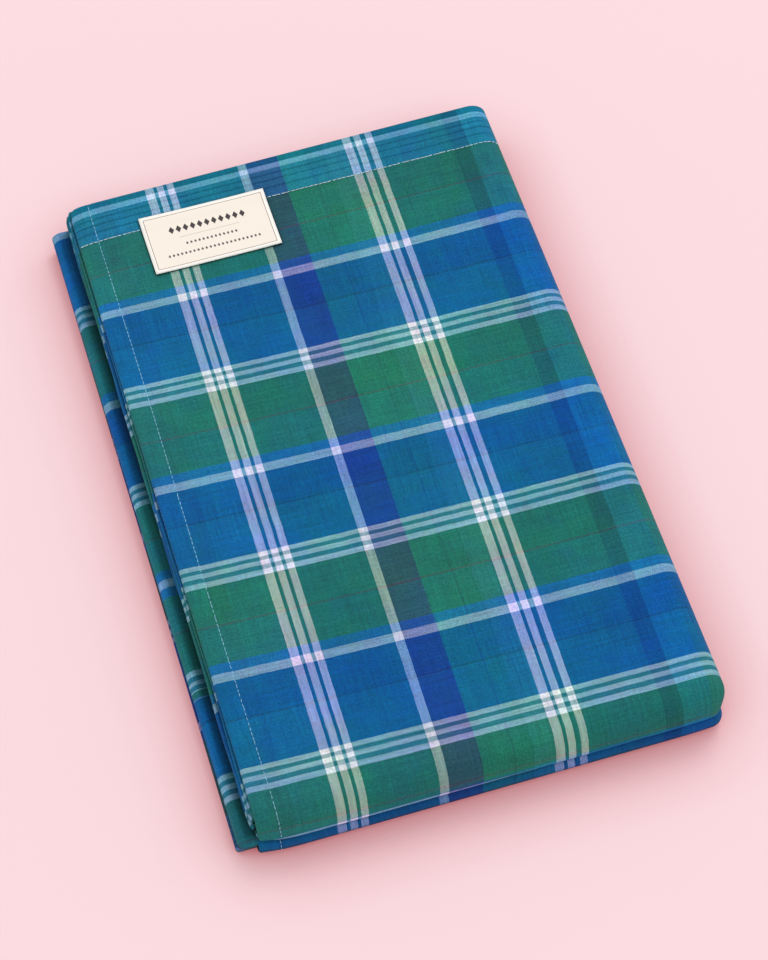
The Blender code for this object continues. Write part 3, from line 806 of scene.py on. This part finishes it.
def stitch_rows(name, rows, material):
    """Stitches as small raised dashes. Each row is (length, path in (s, t), stitch)."""
    rng = np.random.default_rng(7)
    points, faces = [], []
    for sheet, path, stitch in rows:
        here = sheet.at(path[:, 0], path[:, 1])
        run = np.concatenate([[0], np.cumsum(np.linalg.norm(np.diff(here, axis=0), axis=1))])
        for start in np.arange(0, run[-1] - stitch.dash, stitch.pitch):
            start = start + rng.uniform(-UNEVEN, UNEVEN) * stitch.pitch
            long = stitch.dash * rng.uniform(0.85, 1.1)
            slant = rng.uniform(-UNEVEN, UNEVEN) * MM
            if start < 0 or start + long > run[-1]:
                continue
            share = np.linspace(0, 1, 6)
            at = start + long * share
            s, t = np.interp(at, run, path[:, 0]), np.interp(at, run, path[:, 1])
            centre, _, _, normal = sheet.frame(s, t)
            ahead = np.gradient(centre, axis=0)
            ahead /= np.linalg.norm(ahead, axis=1, keepdims=True)
            across = np.cross(normal, ahead)
            centre = centre + across * slant * (share[:, None] - 0.5) * 2
            arch = np.sin(np.pi * np.clip(share, 0.06, 0.94))[:, None]
            first = len(points)
            for out, up in STITCH_PROFILE:
                line = centre + across * out * stitch.width / 2 * (0.6 + 0.4 * arch)
                line = line + normal * (ABOVE_CLOTH + stitch.width * 0.5 * up * arch)
                points.extend(line.tolist())
            count = len(share)
            for c in range(len(STITCH_PROFILE) - 1):
                for k in range(count - 1):
                    a = first + c * count + k
                    faces.append((a, a + count, a + count + 1, a + 1))
    mesh = bpy.data.meshes.new(name)
    mesh.from_pydata(points, [], faces)
    add_piece(name, mesh, material)


def make_stitches(top, bottom):
    far = FAR - 1.8 * MM
    flat = np.linspace(far, top.near_base, 160)
    down = np.concatenate([flat, top.near_base - np.linspace(0.3 * MM, 18 * MM, 14)])
    side = np.stack([np.full_like(down, LEFT + SIDE_HEM) + 0.25 * MM * np.sin(down / (41 * MM)), down], -1)
    lower = bottom.near_base - np.linspace(3 * MM, 15 * MM, 14)
    lower = np.stack([np.full_like(lower, LEFT + SIDE_HEM), lower], -1)
    flat = np.linspace(LEFT + 0.4 * MM, top.side_base, 120)
    s = np.concatenate([flat, top.side_base + np.linspace(0.3 * MM, 12 * MM, 10)])
    hem = np.stack([s, hem_line(s) - top.lean(s, END_HEM)[1]], -1)
    pale = thread_cotton("pale_thread", (0.60, 0.84, 0.96))
    white = thread_cotton("white_thread", (0.84, 0.94, 0.98))
    stitch_rows("side_stitches", [(top, side, SIDE_STITCH), (bottom, lower, SIDE_STITCH)], pale)
    stitch_rows("end_stitches", [(top, hem, END_STITCH)], white)


# ---- The sewn label ------------------------------------------------------------------------------
LABEL_MAP = "label"
LABEL_WIDTH = 58.4 * MM
LABEL_DEPTH = 31.7 * MM
LABEL_WALL = 0.55 * MM
LABEL_LIFT = 0.30 * MM
FRAME_INSET = 1.75  # from the label's edge to its printed frame, in millimetres
LABEL_EDGE = (0.985, 0.985, 0.955, 1.0)
PAPER = (0.965, 0.935, 0.885, 1.0)
INK_BROWN = (0.42, 0.30, 0.26, 1.0)
INK_BLACK = (0.22, 0.20, 0.21, 1.0)
INK_PALE = (0.45, 0.36, 0.33, 1.0)
# A row of lozenges, in millimetres from the label's middle, and how strongly it is printed.
LozengeRow = namedtuple("LozengeRow", "middle spacing half_width half_height end ink")
LOZENGE_ROWS = (
    LozengeRow(5.6, 3.3, 1.3, 2.0, 18.15, 0.92), LozengeRow(-3.1, 1.9, 0.62, 0.9, 12.35, 0.75),
    LozengeRow(-8.3, 1.9, 0.62, 0.9, 21.85, 0.75),
)


def label_tape(name):
    """Cream coated tape with a thin brown frame and a plain ornament of a rule and lozenges."""
    g = Graph(name)
    x, y = g.millimetres(LABEL_MAP)  # from the middle of the label
    across, up = g.math("ABSOLUTE", x), g.math("ABSOLUTE", y)
    from_edge = g.math("MINIMUM", g.math("SUBTRACT", LABEL_WIDTH / 2 / MM, across),
                       g.math("SUBTRACT", LABEL_DEPTH / 2 / MM, up))

    def line(distance, middle, half, soft=0.06):
        """1 on a line of a given half width, and 0 off it."""
        off = g.math("ABSOLUTE", g.math("SUBTRACT", distance, middle))
        return g.share(off, half + soft, half - soft)

    def lozenges(row):
        """1 on a row's lozenges, and 0 off them."""
        count = g.math("FRACT", g.math("ADD", g.math("DIVIDE", x, row.spacing), 0.5))
        cell = g.math("SUBTRACT", g.math("MULTIPLY", count, row.spacing), row.spacing / 2)
        wide = g.math("DIVIDE", g.math("ABSOLUTE", cell), row.half_width)
        high = g.math("DIVIDE", g.math("ABSOLUTE", g.math("SUBTRACT", y, row.middle)), row.half_height)
        shape = g.share(g.math("ADD", wide, high), 1.08, 0.92)
        return g.math("MULTIPLY", shape, g.math("LESS_THAN", across, row.end))

    def printed(paper, mask, strength, ink):
        return g.mix(g.math("MULTIPLY", mask, strength), paper, ink)

    paper = g.mix(g.math("GREATER_THAN", from_edge, FRAME_INSET), LABEL_EDGE, PAPER)
    fibre = g.noise(g.add("ShaderNodeCombineXYZ", {"X": x, "Y": y}), 3.0, 3.0)
    paper = g.toned(paper, g.math("MULTIPLY_ADD", fibre, 0.06, 0.965))
    paper = printed(paper, line(from_edge, FRAME_INSET, 0.13), 0.8, INK_BROWN)
    rule = g.math("MULTIPLY", line(y, 0.9, 0.10), g.math("LESS_THAN", across, 14.0))
    paper = printed(paper, rule, 0.45, INK_PALE)
    for row in LOZENGE_ROWS:
        paper = printed(paper, lozenges(row), row.ink, INK_BLACK)
    g.surface(g.linear(paper), 0.62, 0.25)
    ribs = 14.0
    weave = g.math("MULTIPLY", g.math("SINE", g.math("MULTIPLY", x, ribs)),
                   g.math("SINE", g.math("MULTIPLY", y, ribs)))
    g.bump(g.math("ADD", weave, fibre), 0.10, 0.05 * MM)
    return g.material


def make_label(top):
    centre_x, centre_y = (LABEL_LOW[0] + LABEL_HIGH[0]) / 2, (LABEL_LOW[1] + LABEL_HIGH[1]) / 2
    turn = math.radians(-0.2)
    u = np.linspace(-LABEL_WIDTH / 2, LABEL_WIDTH / 2, 40)
    v = np.linspace(-LABEL_DEPTH / 2, LABEL_DEPTH / 2, 24)
    u, v = np.meshgrid(u, v)
    x = centre_x + u * math.cos(turn) - v * math.sin(turn)
    y = centre_y + u * math.sin(turn) + v * math.cos(turn)
    lean_x, lean_y = top.lean(x, y)
    here, _, _, normal = top.frame(x - lean_x, y - lean_y)
    # Its corners lift a little from the cloth.
    corner = np.hypot(np.abs(u) / (LABEL_WIDTH / 2), np.abs(v) / (LABEL_DEPTH / 2)) / math.sqrt(2)
    lift = LABEL_LIFT + LABEL_WALL + 0.35 * MM * smooth(corner, 0.72, 1.0)
    grid = here + normal * lift[..., None]
    mesh = bpy.data.meshes.new("label_tape")
    rows, columns = u.shape
    mesh.from_pydata(grid.reshape(-1, 3).tolist(), [], faces_of(rows, columns, 0, False))
    add_map(mesh, LABEL_MAP, np.stack([u, v], -1).reshape(-1, 2))
    piece = add_piece("label_tape", mesh, label_tape("label_tape"), LABEL_WALL)
    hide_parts("label")


# ---- Floor, lights and camera --------------------------------------------------------------------
CAMERA_PLACE = Vector((LEFT - 117.4 * MM, FAR - 862.8 * MM, TOP_HIGH[2] + 1147.7 * MM))
CAMERA_TURN = math.radians(17.39)  # the view's heading, clockwise from +Y
CAMERA_DIP = math.radians(58.2)  # below the level
FOCAL_LENGTH = 118.33
FLOOR_HALF = 3.0
FLOOR_PINK = (0.955, 0.715, 0.745, 1.0)
# Painted shadow: the floor's pink is multiplied by this where the pack is close by.
FLOOR_PAINTED_SHADOW = (0.86, 0.20, 0.23, 1.0)  # what is left of the pink where the sky is hidden
SKY = (1.0, 0.96, 0.965, 1.0)


def area_light(name, place, size, power, colour):
    """A round light that faces the pack."""
    lamp = bpy.data.lights.new(name, "AREA")
    lamp.shape = "DISK"
    lamp.size = size
    lamp.energy = power
    lamp.color = colour
    thing = bpy.data.objects.new(name, lamp)
    thing.location = place
    thing.rotation_euler = (-Vector(place)).to_track_quat("-Z", "Y").to_euler()
    bpy.context.scene.collection.objects.link(thing)


def make_studio():
    bm = bmesh.new()
    bmesh.ops.create_grid(bm, x_segments=1, y_segments=1, size=FLOOR_HALF)
    mesh = bpy.data.meshes.new("floor")
    bm.to_mesh(mesh)
    bm.free()
    g = Graph("floor_paper")
    place = g.add("ShaderNodeTexCoord", output="Object")
    colour = g.toned(FLOOR_PINK, g.math("MULTIPLY_ADD", g.noise(place, 2.0, 3.0), 0.02, 0.99))
    # Painted shadow: darker, redder pink where the ambient-occlusion node finds the pack close by.
    colour = g.mix(g.open_sky(35 * MM), g.mix(1.0, colour, FLOOR_PAINTED_SHADOW, "MULTIPLY"), colour)
    g.surface(g.mix(1.0, colour, grey(0.64), "MULTIPLY"), 0.9, 0.1)
    # The paper also glows, which keeps it evenly bright; the glow carries the painted shadow too.
    g.put(g.shader.inputs["Emission Color"], g.mix(1.0, colour, (1.0, 0.975, 0.98, 1.0), "MULTIPLY"))
    g.shader.inputs["Emission Strength"].default_value = 0.363
    mesh.materials.append(g.material)
    floor = bpy.data.objects.new("floor", mesh)
    floor.location.z = -0.1 * MM  # just clear of the pack's flat underside
    bpy.context.scene.collection.objects.link(floor)

    area_light("key", (1.6, 1.9, 3.6), 2.0, 46.0, (0.98, 1.0, 0.99))
    world = bpy.data.worlds.new("studio")
    world.use_nodes = True
    background = world.node_tree.nodes["Background"]
    background.inputs["Color"].default_value = SKY
    background.inputs["Strength"].default_value = 0.86
    bpy.context.scene.world = world
    bpy.context.scene.view_settings.view_transform = "Standard"


def make_camera():
    camera = bpy.data.cameras.new("camera")
    camera.lens = FOCAL_LENGTH
    camera.sensor_width = 36.0
    thing = bpy.data.objects.new("camera", camera)
    level = math.cos(CAMERA_DIP)
    ahead = Vector((math.sin(CAMERA_TURN) * level, math.cos(CAMERA_TURN) * level, -math.sin(CAMERA_DIP)))
    thing.location = CAMERA_PLACE
    thing.rotation_euler = ahead.to_track_quat("-Z", "Y").to_euler()
    bpy.context.scene.collection.objects.link(thing)
    bpy.context.scene.camera = thing


def main():
    make_camera()
    make_studio()
    cotton = checked_cotton("checked_cotton")
    top, bottom, fold = make_lengths(cotton)
    make_layers(cotton, top, bottom, fold)
    make_hems(cotton, top)
    make_stitches(top, bottom)
    make_label(top)


main()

> _Do this_
Word for word, quote the lines of the material from the first line through the line with "add_piece(name, mesh, material)", both ends included.

> _Written reply_
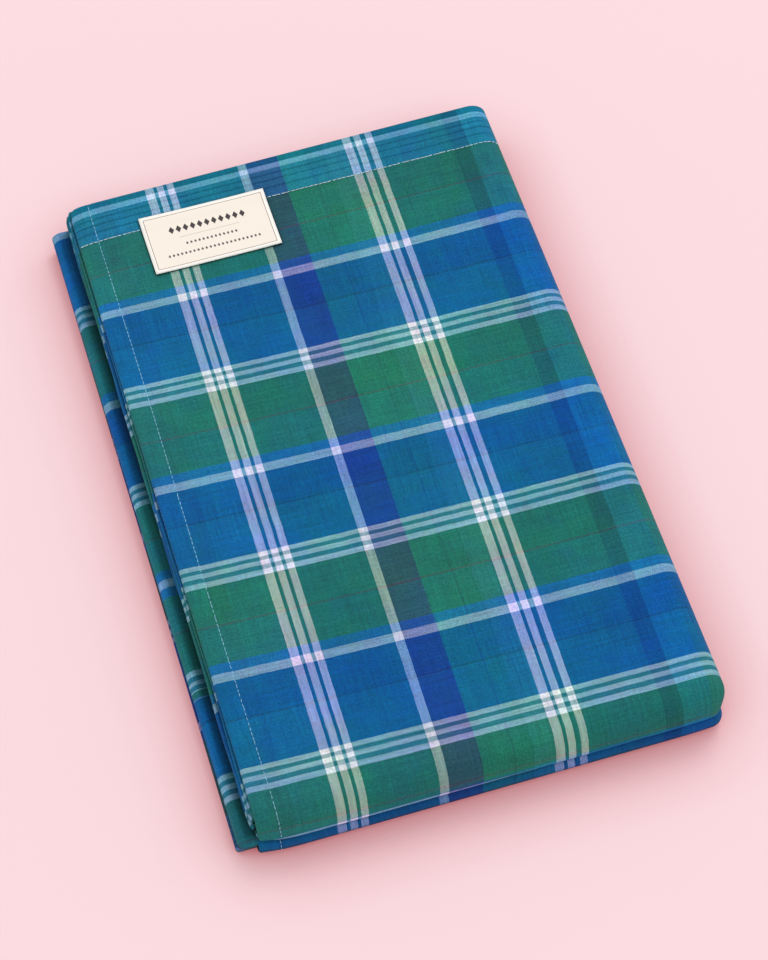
The Blender code for this object continues. Write part 3, from line 806 of scene.py on. This part finishes it.
def stitch_rows(name, rows, material):
    """Stitches as small raised dashes. Each row is (length, path in (s, t), stitch)."""
    rng = np.random.default_rng(7)
    points, faces = [], []
    for sheet, path, stitch in rows:
        here = sheet.at(path[:, 0], path[:, 1])
        run = np.concatenate([[0], np.cumsum(np.linalg.norm(np.diff(here, axis=0), axis=1))])
        for start in np.arange(0, run[-1] - stitch.dash, stitch.pitch):
            start = start + rng.uniform(-UNEVEN, UNEVEN) * stitch.pitch
            long = stitch.dash * rng.uniform(0.85, 1.1)
            slant = rng.uniform(-UNEVEN, UNEVEN) * MM
            if start < 0 or start + long > run[-1]:
                continue
            share = np.linspace(0, 1, 6)
            at = start + long * share
            s, t = np.interp(at, run, path[:, 0]), np.interp(at, run, path[:, 1])
            centre, _, _, normal = sheet.frame(s, t)
            ahead = np.gradient(centre, axis=0)
            ahead /= np.linalg.norm(ahead, axis=1, keepdims=True)
            across = np.cross(normal, ahead)
            centre = centre + across * slant * (share[:, None] - 0.5) * 2
            arch = np.sin(np.pi * np.clip(share, 0.06, 0.94))[:, None]
            first = len(points)
            for out, up in STITCH_PROFILE:
                line = centre + across * out * stitch.width / 2 * (0.6 + 0.4 * arch)
                line = line + normal * (ABOVE_CLOTH + stitch.width * 0.5 * up * arch)
                points.extend(line.tolist())
            count = len(share)
            for c in range(len(STITCH_PROFILE) - 1):
                for k in range(count - 1):
                    a = first + c * count + k
                    faces.append((a, a + count, a + count + 1, a + 1))
    mesh = bpy.data.meshes.new(name)
    mesh.from_pydata(points, [], faces)
    add_piece(name, mesh, material)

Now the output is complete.